Algumas cometerão erros: contratarão funcionários em excesso, ou aumentarão salários, que não terão como pagar. Neste caso o Estado não virá socorre-las. A responsabilidade será da própria universidade, de seus reitores, de seu conselho de administração.
Claro que haverá um longo período de transição. Os atuais professores e funcionários deverão ser mantidos como estão, como servidores públicos. E continuarão a ser pagos diretamente pelo Estado, embora cedidos às novas organizações sociais especiais, em que serão transformadas as universidades estatais. Suas aposentadorias deverão ser colocadas fora do custo da universidade, no custo total do serviço público, para que o custo da universidade não fique indevidamente inflado.

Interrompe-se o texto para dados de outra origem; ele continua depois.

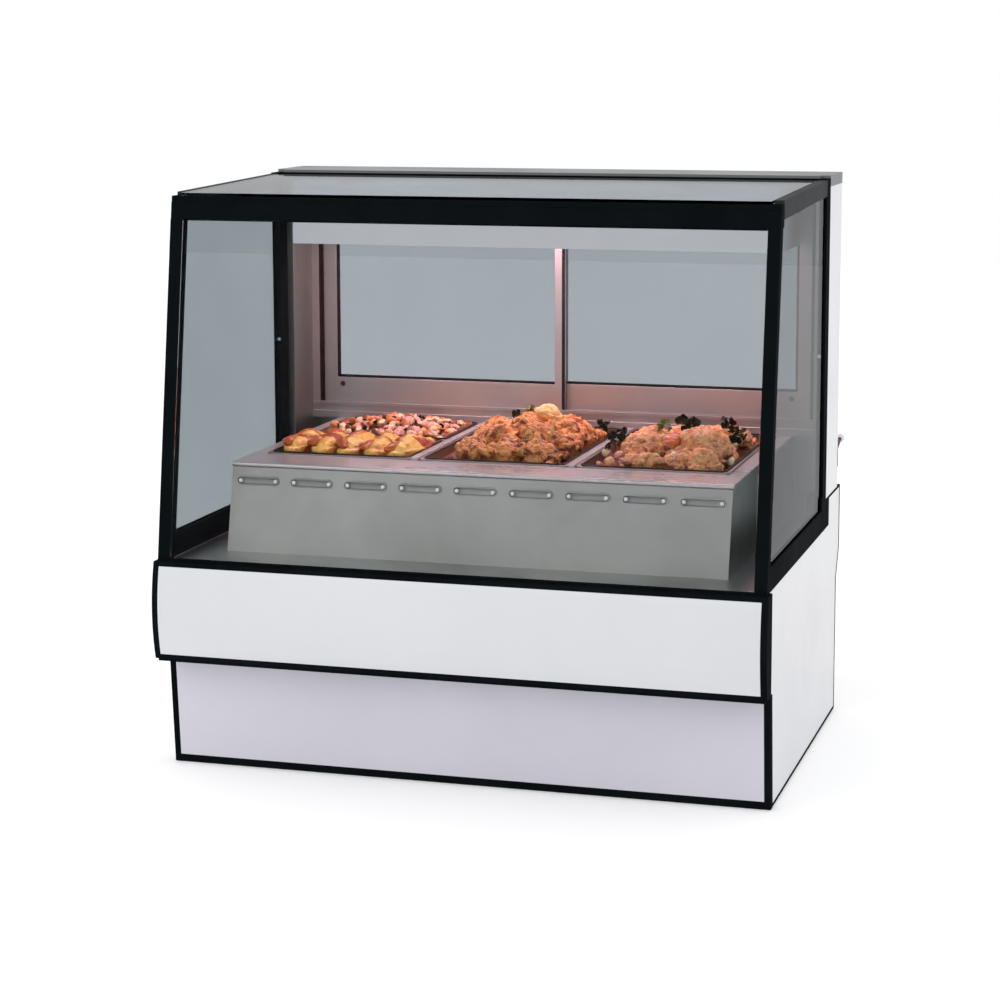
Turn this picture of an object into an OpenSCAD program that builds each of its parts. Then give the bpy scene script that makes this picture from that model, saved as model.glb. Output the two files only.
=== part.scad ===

Esta é a forma que a médio prazo garantirá à universidade pública o papel que deve ter no país. Propus idéias semelhantes a estas em 1995. Embora tenham contado com um imenso apoio da opinião pública, elas encontraram resistência de professores e reitores, que viam nela uma tática neoliberal para privatizar a universidade. Creio que este tipo de desconfiança, se ainda não desapareceu de todo, perdeu quase toda a sua credibilidade. O que estou propondo é aquilo que os professores universitários brasileiros sempre reivindicaram: autonomia. Mas autonomia só pode vir com responsabilidade. Uma responsabilidade que as boas universidade não terão dificuldade em assumir.